After Ian’s redoubtable battles with the trolls, I asked whether he would be prepared to write a short piece on the subject of lies for The Pub. This is the result, for which many thanks.
I’m not a psychologist. I know that there are comprehensive and far-reaching studies into many aspects of the human psyche. Lying being one of them.
I can give no clinical answer to the mechanics of lying. I can give no broad acceptable reason for why people, many of those we love the most, look us in the eye and lie to us. Is it a variation of fight or flight? Is it an instinctive tribal reaction to deny reality? Ensuring that the tribe, untroubled, goes about its daily business and is comforted knowing that a scandal awaits discussion over the cooking fires and goat pens? That the new scandal is a confection of lies, innuendo and carefully scripted prejudice is never questioned. The scandal produced is sufficient reward. Are lies survival tools?

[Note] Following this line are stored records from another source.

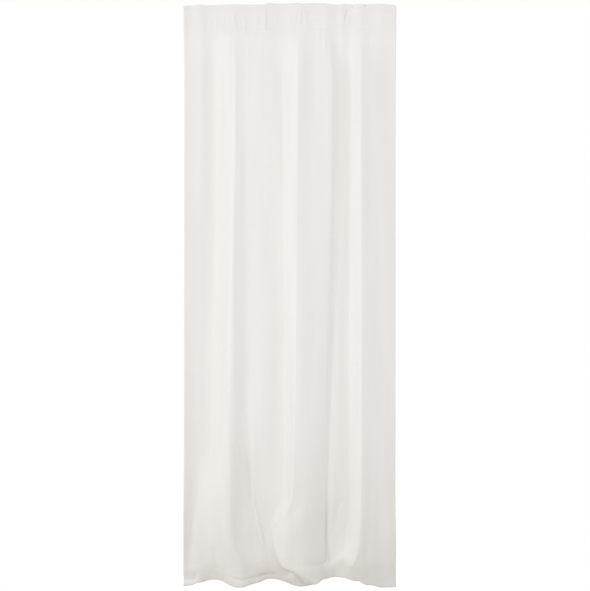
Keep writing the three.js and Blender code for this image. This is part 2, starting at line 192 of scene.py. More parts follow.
# Soft creases: (height, left, right, path of (x, below) points). left and right are how far one reaches
# to the left and right hand of someone going along the path. A height under zero is a trough.
CREASES = [
    # beside the second fold, where the cloth turns under the third
    (0.0042, 0.012, 0.011, [
        (-0.166, 2.02), (-0.16, 2.12), (-0.145, 2.21), (-0.128, 2.29), (-0.104, 2.38)]),
    # the dent beside the first fold
    (-0.003, 0.03, 0.028, [(-0.322, 2.33), (-0.318, 2.39), (-0.308, 2.455)]),
    # the dent beside the pinch
    (-0.004, 0.022, 0.018, [(0.214, 2.13), (0.204, 2.19), (0.196, 2.25), (0.192, 2.3)]),
    # the fan under the fifth fold
    (0.006, 0.03, 0.075, [(0.13, 2.462), (0.17, 2.452), (0.22, 2.412), (0.27, 2.38)]),
    (0.003, 0.014, 0.012, [(0.292, 2.35), (0.276, 2.405), (0.25, 2.442)]),
    # the rolled edge of the third fold, down to the hem
    (0.0045, 0.03, 0.015, [
        (-0.062, 2.28), (-0.054, 2.345), (-0.036, 2.39), (-0.019, 2.42), (0.0, 2.45)]),
    # the end of the pinch at the hem
    (-0.0025, 0.009, 0.009, [(0.1, 2.424), (0.13, 2.427), (0.168, 2.428)]),
    # the hem's curl, from the first fold to the third
    (-0.005, 0.012, 0.01, [
        (-0.27, 2.463), (-0.212, 2.472), (-0.15, 2.479), (-0.087, 2.477), (-0.04, 2.466)]),
    # the left corner of the hem, and a small ridge beside it
    (-0.008, 0.045, 0.012, [(-0.5, 2.474), (-0.46, 2.477), (-0.43, 2.481), (-0.39, 2.488)]),
    (0.0025, 0.012, 0.012, [(-0.3, 2.42), (-0.288, 2.45), (-0.284, 2.47)]),
    # short marks in the frill
    (-0.0038, 0.007, 0.007, [
        (0.28, 0.022), (0.258, 0.022), (0.246, 0.031), (0.242, 0.048), (0.239, 0.078)]),
    (-0.005, 0.006, 0.006, [(0.27, -0.01), (0.27, 0.003), (0.268, 0.012)]),
    (-0.004, 0.008, 0.008, [(0.33, -0.01), (0.328, 0.003), (0.327, 0.012)]),
    (-0.0025, 0.006, 0.006, [(-0.099, 0.02), (-0.1, 0.04), (-0.102, 0.062)]),
    (-0.002, 0.005, 0.005, [(0.09, 0.024), (0.086, 0.04), (0.08, 0.05)]),
    (-0.002, 0.005, 0.005, [(0.036, 0.026), (0.034, 0.05), (0.032, 0.068)]),
]
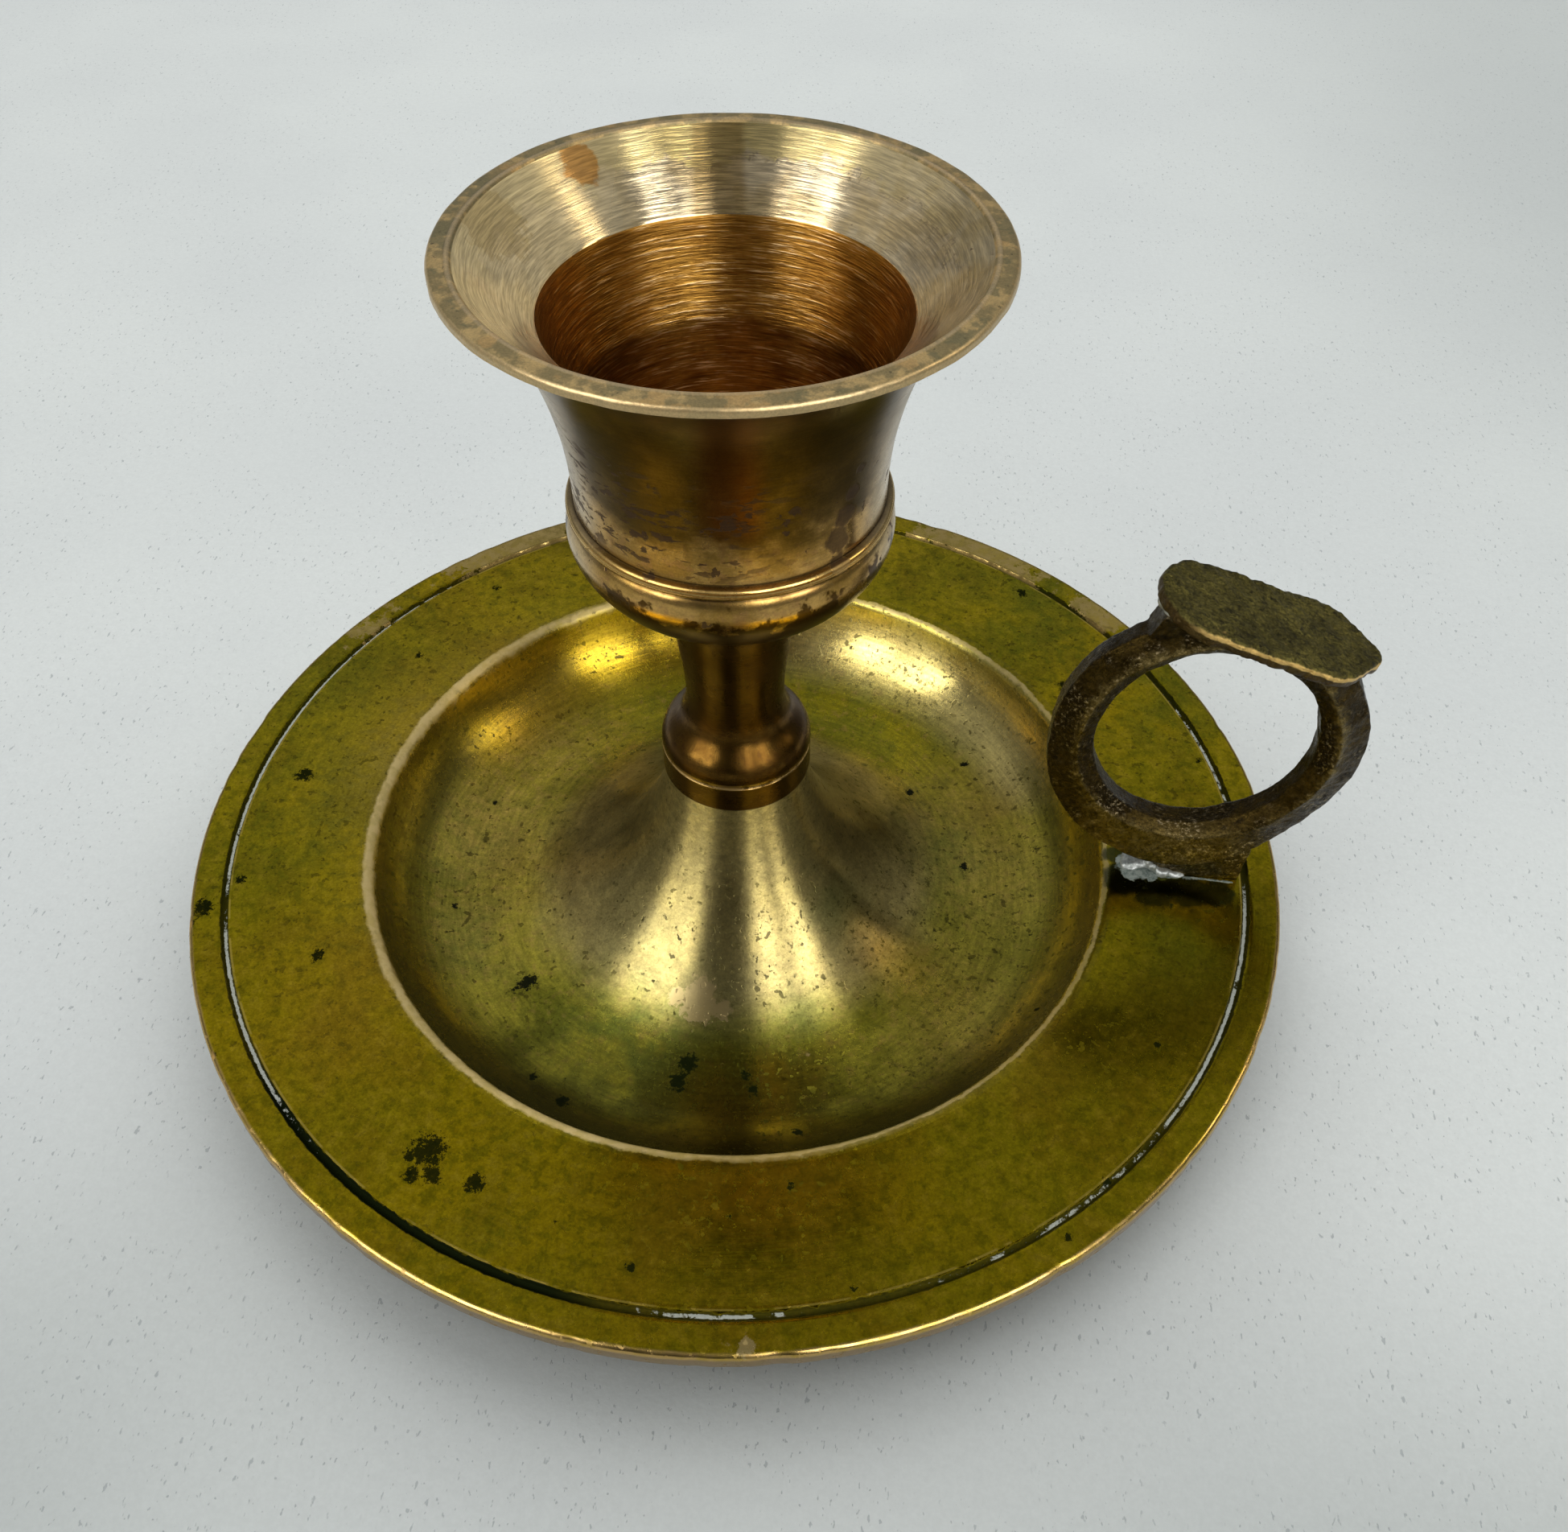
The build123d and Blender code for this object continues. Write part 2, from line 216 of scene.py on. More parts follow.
def pan_wear(r, z, a):
    """Small dents and rubbed places along the edge, and a faint waviness of the flange."""
    near_edge = np.clip((r - (PAN_R - 1.2)) / 1.2, 0, 1)
    dents = np.clip(wave(a, 5, (7, 11, 17, 29, 43, 67, 101)) - 0.35, 0, 2) * 0.10
    fine = np.clip(wave(a, 6, (89, 131, 171)) - 0.2, 0, 2) * 0.035
    top = (z > FLANGE_TOP - 0.6) & (r > 35)
    r = r - near_edge * (dents + fine)
    z = z - np.where(top, near_edge**2 * dents * 0.6, 0)
    flat = np.clip((r - 35) / 2, 0, 1) * np.clip((PAN_R + 0.5 - r) / 1.5, 0, 1) * (z > FLANGE_TOP - 1)
    z = z - flat * 0.03 * (1 + wave(a, 7, (2, 3, 5)) * np.sin(r * 0.45))
    on_lip = np.exp(-((r - 34.6) / 0.7) ** 2) * (z > 9)
    z = z - on_lip * 0.05 * (1 + wave(a, 8, (5, 9, 14, 23)))
    return r, z


drip_pan = lathe("drip_pan_turned", [cone + wall[1:] + lip[1:], flange[1:] + groove + rim_band + edge, under],
                 720, pan_wear, closed=True)

# ---- candle cup -----------------------------------------------------------------------------------
BEAD_LOW, BEAD_HIGH = 47.7, 48.7
BORE_R, BORE_FLOOR = 10.8, 44.5
SOCKET_R = 3.0
# down the double bead: radius, and height from its upper edge
BEAD_SECTION = [(11.72, 0.03), (11.8, -0.02), (12.0, -0.04), (12.16, -0.12), (12.22, -0.22), (12.12, -0.27),
                (12.13, -0.31), (12.27, -0.37), (12.3, -0.46), (12.2, -0.53), (12.2, -0.57), (12.3, -0.63),
                (12.27, -0.76), (12.1, -0.9), (11.95, -0.97)]
outside = (
    curve([(RIM_R, RIM_TOP - 0.75), (14.9, 63.5), (13.0, 58.9), (11.95, 53.7), (11.7, BEAD_HIGH + 0.12)],
          (-1, -0.45), (0, -1), 80)
    + [(radius, BEAD_HIGH + up) for radius, up in BEAD_SECTION]
    + [(11.93, BEAD_LOW - 0.02)]
    + curve([(11.97, BEAD_LOW - 0.08), (12.45, 46.4), (11.4, 43.2), (9.0, 40.9), (6.0, STEM_TOP)],
            (0.9, -1), (-1, -1.1), 70)
)
socket_hole = [(SOCKET_R, STEM_TOP), (SOCKET_R, SPIGOT_TOP), (0, SPIGOT_TOP)]
bore = ([(0, BORE_FLOOR)] + run((0.6, BORE_FLOOR), (10.5, BORE_FLOOR), 12)
        + [(10.66, 44.54), (10.76, 44.64), (BORE_R, 44.8)]
        + run((BORE_R, 45.1), (BORE_R, 56.0), 16) + run((BORE_R, 56.0), (12.70, 63.1), 20) + [(12.73, 63.22)])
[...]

Like all of us I have been lied to many times in my life. Some instances when you look at person telling the lies, you, quite bluntly, know they’re full of shit and pay them no heed. That, believe it or not, is the difference between lies and bullshit. They sometimes intertwine. Especially when lubricated with beer, bonhomie and barbecues. If lies were harmless fun; it would be these.

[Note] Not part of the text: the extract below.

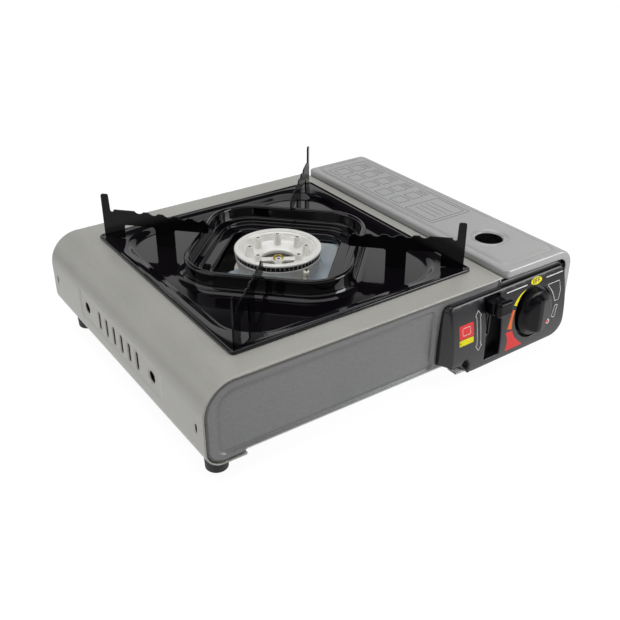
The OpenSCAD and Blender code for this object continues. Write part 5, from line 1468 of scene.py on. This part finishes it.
@dataclass
class DripPan:
    """The enamelled drip pan: hem, shelf, slope, floor, and the square collar round the burner."""

    half: tuple[float, float] = (109.25, 113.0)
    hem: float = 1.1  # radius of the hem's bead
    hem_z: float = 86.6
    hem_in: tuple[float, float] = (2.7, 3.5)  # inset and corner radius, here and in the next two
    slope_in: tuple[float, float] = (8.6, 40.0)
    floor_in: tuple[float, float] = (15.2, 32.0)
    seat_z: float = 84.0
    shelf_z: float = 85.8
    floor_z: float = 81.0
    rim_z: float = 97.0
    bowl_z: float = 82.5
    collar: float = 68.0
    collar_r: float = 36.0
    collar_foot: tuple[float, float] = (6.6, 6.0)  # width and height of the fillet at its foot
    rim: float = 4.5
    opening: float = 46.0
    opening_r: float = 14.0
    lip: float = 1.6
    lip_z: float = 76.5
    turn: float = math.pi / 4

    def build(self) -> None:
        """Stacks the pan's rings, with more points on the rays where the hem's corners turn."""
        corner = math.atan2(self.half[1] - 2, self.half[0] - 2)
        near = np.radians(np.arange(-3.0, 3.1, 0.35))
        rays = np.unique(np.round(np.concatenate([angles(360), *(
            side + near for side in (corner, math.pi - corner, math.pi + corner, 2 * math.pi - corner))]), 5))
        rings, heights = zip(*self.rings(rays))
        radius = np.stack(rings)
        points = xyz(radius * np.cos(rays) + BURNER_X, radius * np.sin(rays) + BURNER_Y,
                     np.array(heights)[:, None])
        Shell("drip_pan_pressing").add((points, grid_faces(*radius.shape))).piece(
            "pan", "pan_enamel", PAN_ENAMEL, replaces=["drip_pan"], wall=0.75, crease=60)

    @staticmethod
    def reach(rays: Array, half_x: float, half_y: float, radius: float, turn: float) -> Array:
        """Measures from the middle of a round-cornered rectangle to its edge, by direction.

        A ray meets a straight side, unless that point lies past a corner's centre: then it
        meets the corner's circle, at b + sqrt(b^2 - c), with b the centre along the ray and
        c the centre's squared distance less the squared radius.

        Args:
            rays: directions.
            half_x: half width.
            half_y: half depth.
            radius: corner radius.
            turn: how far the rectangle is turned.

        Returns:
            The distances.
        """
        c, s = np.abs(ray(rays - turn)).T
        flat = np.minimum(half_x / np.maximum(c, 1e-9), half_y / np.maximum(s, 1e-9))
        mid_x, mid_y = half_x - radius, half_y - radius
        b = c * mid_x + s * mid_y
        arc = b + np.sqrt(np.maximum(b * b - (mid_x ** 2 + mid_y ** 2 - radius ** 2), 0.0))
        return np.where((flat * c > mid_x) & (flat * s > mid_y), arc, flat)

    def outer(self, rays: Array, inset: float, radius: float) -> Array:
        """Returns the reach of the hem's rectangle, moved in."""
        return self.reach(rays, self.half[0] - inset, self.half[1] - inset, radius, 0.0)

    def square(self, rays: Array, half: float, radius: float) -> Array:
        """Returns the reach of a square turned as the collar is."""
        return self.reach(rays, half, half, radius, self.turn)

    def rings(self, rays: Array) -> list[tuple[Array, float]]:
        """Lists the rings from the hem's foot inwards.

        Hem and rim are half rounds, 1 - cos a in and sin a up. The slope and both floors
        blend one ring into the next, r = first + (last - first) t, the slope falling by three
        parts of a smooth step to one of a straight line. The collar's foot and the lip are
        quarter rounds.

        Args:
            rays: directions of the rings' points.

        Returns:
            Each ring's distances from the middle, and its height.
        """
        out = [(self.outer(rays, 0, 4), self.seat_z + 0.05)]
        for a in np.linspace(0, math.pi, 11)[:-2]:
            inset = self.hem * (1 - math.cos(a))
            out.append((self.outer(rays, inset, 4 - 0.5 * inset), self.hem_z - self.hem * (1 - math.sin(a))))
        start, shelf, foot = (self.outer(rays, *size) for size in (self.hem_in, self.slope_in, self.floor_in))
        out += [(self.outer(rays, 2.35, 3.2), self.shelf_z + 0.03), (start, self.shelf_z)]
        out += [(start + (shelf - start) * t, self.shelf_z - 0.8 * max(t - 0.3, 0) / 0.7)
                for t in (0.15, 0.3, 0.5, 0.75, 0.93, 1.0)]
        fall = self.floor_z - self.shelf_z + 0.8
        out += [(shelf + (foot - shelf) * t, self.shelf_z - 0.8 + fall * float(0.75 * ease(t) + 0.25 * t))
                for t in np.linspace(0, 1, 11)[1:]]
        wall = self.square(rays, self.collar, self.collar_r)
        wide, high = self.collar_foot
        flare = np.minimum(self.square(rays, self.collar + wide, self.collar_r + wide), foot - 0.8)
        out += [(foot + (flare - foot) * t, self.floor_z) for t in np.linspace(0, 1, 19)[1:]]
        out += [(flare + (wall - flare) * math.sin(a), self.floor_z + high * (1 - math.cos(a)))
                for a in np.linspace(0, QUARTER, 13)[1:]]
        out += [(wall, self.rim_z - 3.9), (wall, self.rim_z - 2.6)]
        bead = self.rim / 2
        for a in np.linspace(0, math.pi, 13):
            inset = bead * (1 - math.cos(a))
            out.append((self.square(rays, self.collar - inset, self.collar_r - inset),
                        self.rim_z - bead * (1 - math.sin(a))))
        inner, inner_r = self.collar - self.rim, self.collar_r - self.rim
        out += [(self.square(rays, inner - inset, inner_r - 0.8 * inset), z) for inset, z in (
            (0.0, 93.4), (0.2, 90.5), (0.4, 87.6), (0.53, 86.8), (1.0, 86.1), (1.7, 85.75), (2.4, 85.7),
            (4.4, 85.65), (6.4, 85.6), (6.9, 85.5), (7.25, 85.2), (7.4, 84.8), (7.5, 83.6), (7.65, 83.0),
            (8.0, 82.65), (8.6, self.bowl_z))]
        first = self.square(rays, inner - 8.6, inner_r - 6.9)
        last = self.square(rays, self.opening + self.lip, self.opening_r + self.lip)
        out += [(first + (last - first) * t, self.bowl_z) for t in np.linspace(0, 1, 15)[1:]]
        for a in np.linspace(0, QUARTER, 6)[1:]:
            inset = self.lip * (1 - math.sin(a))
            out.append((self.square(rays, self.opening + inset, self.opening_r + inset),
                        self.bowl_z - self.lip * (1 - math.cos(a))))
        return out + [(self.square(rays, self.opening, self.opening_r), z) for z in (79.0, self.lip_z)]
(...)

Some lies affect you for life.
I was born a twin. My twin sister died at 10 days old. I didn’t know this until I was in my teens. Though, in retrospect, and even now 60 years later I have never felt quite whole. My parents never told me of this. I don’t know why. Was there shame of some description? Perhaps I did something in the womb? Why did I survive? I’ll never know. Both parents have passed, with forgiveness. But not understanding. By not telling me the truth of my birth they lied by omission. The most brutal of lies.
When my older sister fell pregnant and was shunted off to a Salvation Army home for unwed mothers – Harvest Terrace, North Fremantle …turn left off the Stirling highway where the statue is, for any WA folk reading – the lie society expected the family to tell was of a daughter gone travelling. A very cruel, demeaning lie. Jackie, my sister, saw only the top her daughter’s head before she was whisked away to the only mother she would know. Jackie did then travel to Queensland and New South Wales for a couple of years. She was killed in a traffic accident in Sydney one week before she was to get on the Indian Pacific train and come home. All of this because society demanded a lie and as a family we were too weak to resist telling it.

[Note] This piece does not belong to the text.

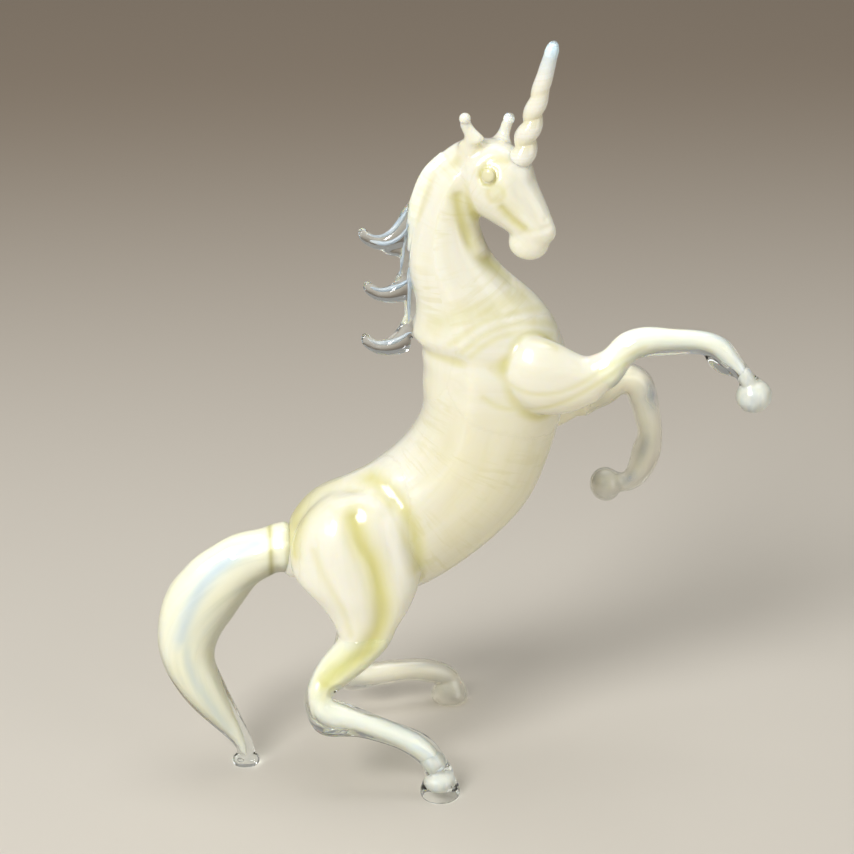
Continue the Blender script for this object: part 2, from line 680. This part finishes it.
VEIL_SHADE = (0.92, 0.91, 0.86, 1)

clear, tree, shader, streaks = blank_material("clear_glass", fineness=0.7)
colour = mixed(tree, times(tree, streaks.outputs["Streak"], 0.8), CLEAR_TINT, CLEAR_SMOKE)
colour = mixed(tree, marked(tree, "blue", 0.9), colour, CLEAR_BLUE)
set_inputs(tree, shader, {"Base Color": colour, "Roughness": 0.0, "Transmission Weight": 1.0})
rippled(tree, shader, streaks.outputs["Cloud"], 0.35, 0.2)
let_lamps_through(tree, shader, CLEAR_SHADE)

# The two far legs are cased in a thinly clouded glass.
veil, tree, shader, streaks = blank_material("veil_glass", fineness=0.8)
colour = mixed(tree, times(tree, streaks.outputs["Streak"], 0.6), VEIL_CREAM, VEIL_SMOKE)
colour = mixed(tree, marked(tree, "start", 1.0), colour, VEIL_START)
colour = mixed(tree, marked(tree, "blue", 0.95), colour, VEIL_BLUE)
surface = {
    "Base Color": colour, "Roughness": 0.26, "Transmission Weight": 0.68, "Coat Weight": 1.0,
    "Coat Roughness": 0.02
}
set_inputs(tree, shader, surface)
rippled(tree, shader, streaks.outputs["Cloud"], 0.35, 0.2)
let_lamps_through(tree, shader, VEIL_SHADE)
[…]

Which is why the lies told by Rudd, Bowen, Crean and others about the leadership challenge numbers on the very day JGPM gave a heart-wrenching speech about unwed mothers and adopted children are all the more despicable. Lies have the cruellest of unintended consequences.
The blatant lying we have endured for the three or more years has pretty much numbed me. The outright obfuscation of truth, the wilful omission of facts is now, purely, the grist of a corrupted mill. A mish-mash of toxic ideology, weakened bravado and a path that leads, not to the heights where man can, should he choose to, glimpse the truth of all that he is and all he can be, but to the darkness of the lie. Could it be that we deserve no more?
I know lies can hurt me. Lies on a great scale can scar me. They can sadden me. They can wound my soul. But they will never destroy me.
A lying Government, such as the present one, can wound, scar and sadden me. They’ll never destroy the truth of me.
Deep down they understand that – and it scares them.